I hate-watched the first two episodes. It’s got actors I really like in it (Niecy Nash and Courtney B. Vance, for starters) and it was obviously put together with great love and care. Technically, it’s gorgeous in its de-saturated colors and inventive gruesomeness. But I had no idea what’s going on after two eps, and that forced me to think about what I did know:
Grotesquerie is set in the here and now, but everyone is smoking indoors and drinking on the job.If I never see another “Quirky Nun” character in a horror or mystery series, It’ll be too soon.
It’s not a police procedural, to the point of being a distraction.
Everyone in the show is unlikable for different reasons, and almost for the sake of being “memorable” or “complex.”
“Grotesquerie” is a moniker given to the murderer, near the end of the second episode, when invalidates all of the ways I’d been trying to apply that very specific word to the show in general. Granted, the stuff I worked out might still be relevant, but that odd word should have been addressed sooner.
All of this leading into a series of murders with a cat and mouse style storyline that appears for all intents and purposes on trying to see how close to David Fincher’s SeVen they can get without being liable for copyright infringement.

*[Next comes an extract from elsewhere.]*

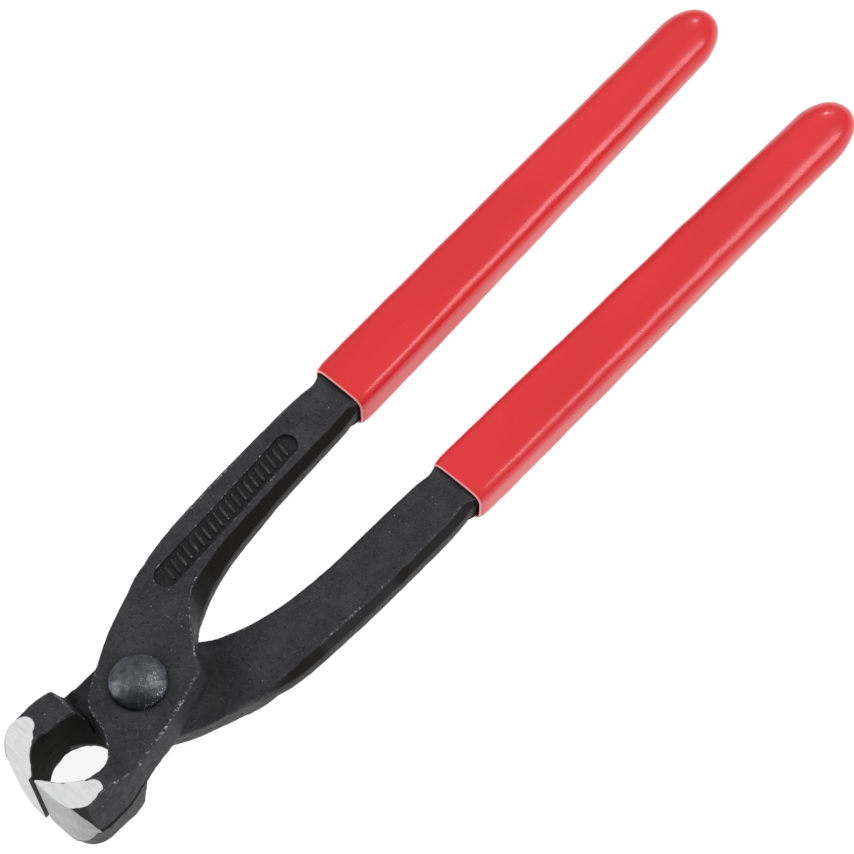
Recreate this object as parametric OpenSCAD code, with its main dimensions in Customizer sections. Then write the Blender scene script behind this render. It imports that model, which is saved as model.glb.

I will watch the third episode, but if it doesn’t tie up and explain all of the flotsam and jetsam left in the wake of the first two, I will not be finishing Grotesquerie.
Wolfs (Apple)
Brad Pitt and George Clooney are two professional problem-solvers who are forced to work together on job that spirals increasingly out of control.
The upshot of it is simple: something about the movie is off. I don’t know if it’s the lackluster writing or the giant plot pill we’re being asked to swallow that Clooney and Pitt aren’t good friends. They spend the movie fighting against their own chemistry and it's not even funny enough to elicit a chuckle. What we are left with is two veteran actors who are ordinarily great at whatever they attempt doing scenes with each other while trying to tamp down the smiles behind their eyes. It’s like watching a married couple at a hotel bar pretending they don’t know each other so they can chat each other up and go have hotel room sex like they pulled the wool over someone’s eyes.
I didn’t buy the initial premise, so what’s the rest of the movie going to be about? There’s a larger world being hinted at, but Wolfs is more interested in shenanigans and too few entertaining action sequences, one of which can be seen in the trailer. For months, this was going to be a September release in theaters. Then a few weeks ago, it was suddenly yanked for streaming. Ask yourself why.